Mentre Dalì seduto in quel caffè con Enric Bernat nel 1969 pensa ad una margherita gialla. Ne viene fuori il logo per un prodotto che Bernat ha messo con animo puro sulla bocca di tutti: il Chupa Chups.

A questa partecipazione diretta da parte del mondo dell’arte in campo pubblicitario fa seguito il processo inverso. L’occhio di Magritte, quello nel quale viene costipato il cielo suggerendo una purezza e un  ampio margine di respiro dietro uno sguardo del genere viene preso dalla CBS e diventa un logo. Altre campagne, una per tutti, quella della Volkswagen, prende riferimenti diretti ed ispira la propria iconologia pubblicitaria ad elementi che fanno parte della ricursività totemica dei suoi quadri. L’inconscio appartiene al Surrealismo quanto alla Pubblicità? Questa volta a due passi da Socrate e dalla sua maieutica. Il marketing, lo ricorda Philip Kotler in Marketing Management, è l’arte di tirar fuori i bisogni latenti, il desiderio di ciò che non sapevamo di desiderare. Un processo molto simile all’innamoramento. Non saprai mai di amare ciò che amerai ma che in fondo amavi da sempre senza saperlo. La Nutella o la passante all’angolo?

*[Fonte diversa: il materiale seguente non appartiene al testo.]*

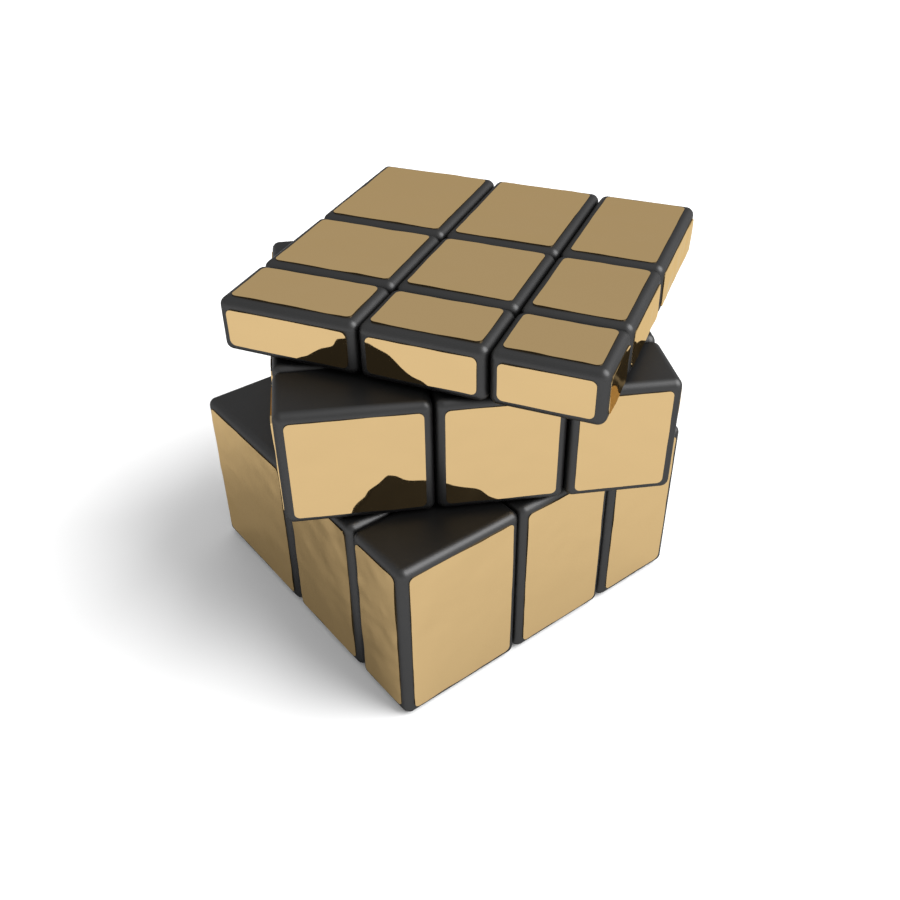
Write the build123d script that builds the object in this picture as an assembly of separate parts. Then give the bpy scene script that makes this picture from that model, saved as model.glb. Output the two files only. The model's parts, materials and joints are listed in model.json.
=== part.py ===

In questo modo la comunicazione visiva crea il proprio linguaggio attraverso tutto quel cifrario declamato o espresso sottovoce, quasi sussurrato che il mondo dell’arte spesso nasconde nelle pieghe dei propri significati meno evidenti. Un codice di decrittazione diviene necessario in quanto il senso è simbolico. In questo modo il percorso torna indietro fino al rinascimento intriso nelle sue pitture di riferimenti simbolici che se non afferrati possono rendere davvero parziale la comprensione di un’opera. Recuperando Panofsky, grande identificatore e cacciatore di simboli, quello che non cogliamo non ci raggiunge perché o non è diretto a noi – ovvero siamo fuori target – o non apparteniamo a quel contesto i cui riferimenti chiari ed evidenti per tutti a noi sfuggono.

E noi a quale codice apparteniamo? Siamo uomini o target?